Sunday, November 9, 2014

Missing: A Memoir

Missing: A MemoirMissing: A Memoir by Lindsay Harrison

My rating: 2 of 5 stars


Since this is a memoir, I will try to be honest in my judgments, yet spare the snark for the most part. After all, it's about a real-life family living through a real-life drama; one to which thankfully I can't relate.

Missing is one young woman's story about the 40 days her mom was missing, and the aftermath of finding her body. But it is more than that. It's the story of one dysfunctional family, a messed-up mother / daughter relationship, and of growing up and recovering from an unspeakable tragedy.

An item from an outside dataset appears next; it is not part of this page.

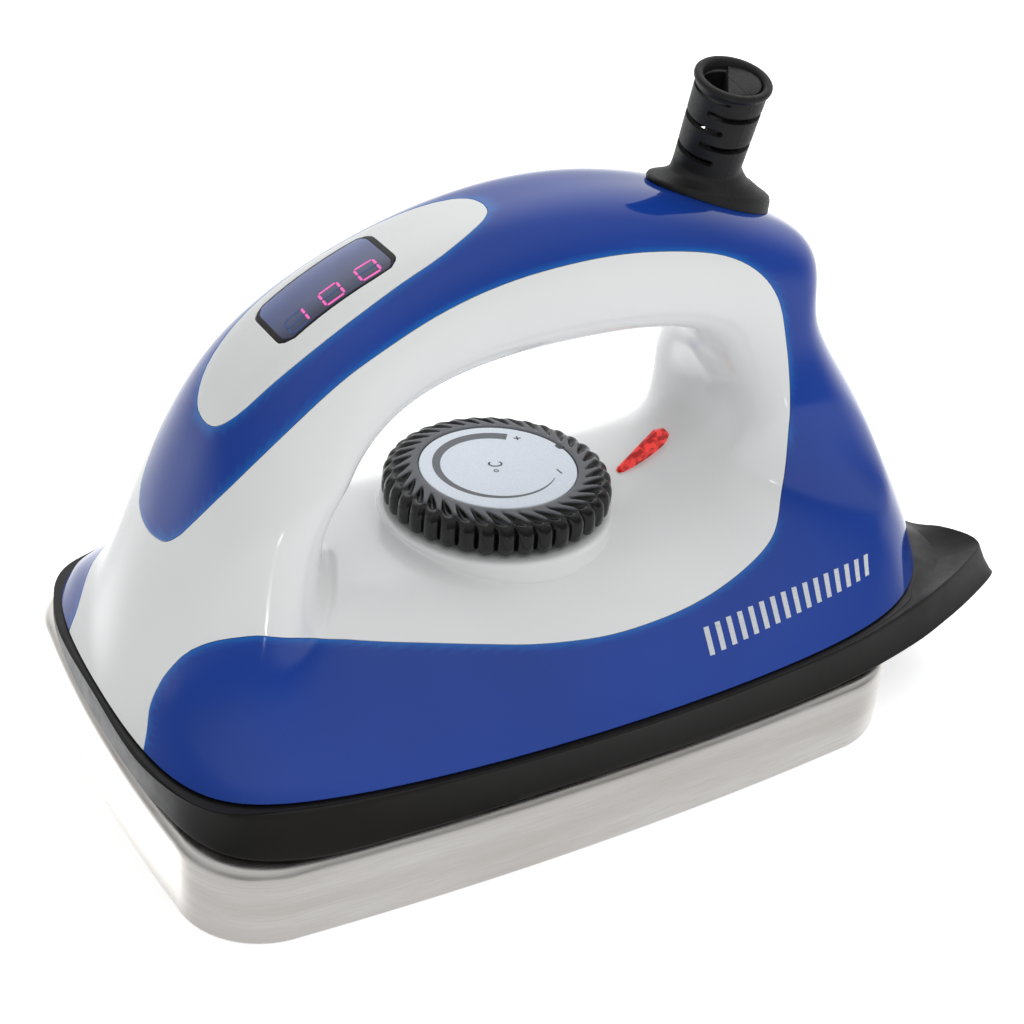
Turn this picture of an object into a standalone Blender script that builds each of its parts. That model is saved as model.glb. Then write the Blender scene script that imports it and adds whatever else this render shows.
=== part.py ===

Lindsay Harrison is immature, but honest. She doesn't try to make herself out to be the hero, or the one holding the family together. She lays it out there, flaws and all, and it makes her unlikeable. There were times when her bad decisions, immaturity, and rudeness made me want to shake some sense into her. I can't imagine what the family went through during this time. Unfortunately we only get Lindsay's thoughts, and reading about the perspective of her brothers and her father would have made the story more complete. Instead we are stuck inside the head of a pot smoking 20-year-old who seems to need counseling from the years of living with her manipulative, selfish, potentially mentally ill mother. Her POV just didn't do it for me.

This book is just ok. Not great. Not particularly captivating. Something was missing from making it "un-put-downable" for me, but it was still finishing from my "to be read" shelf. Two 1/2 stars.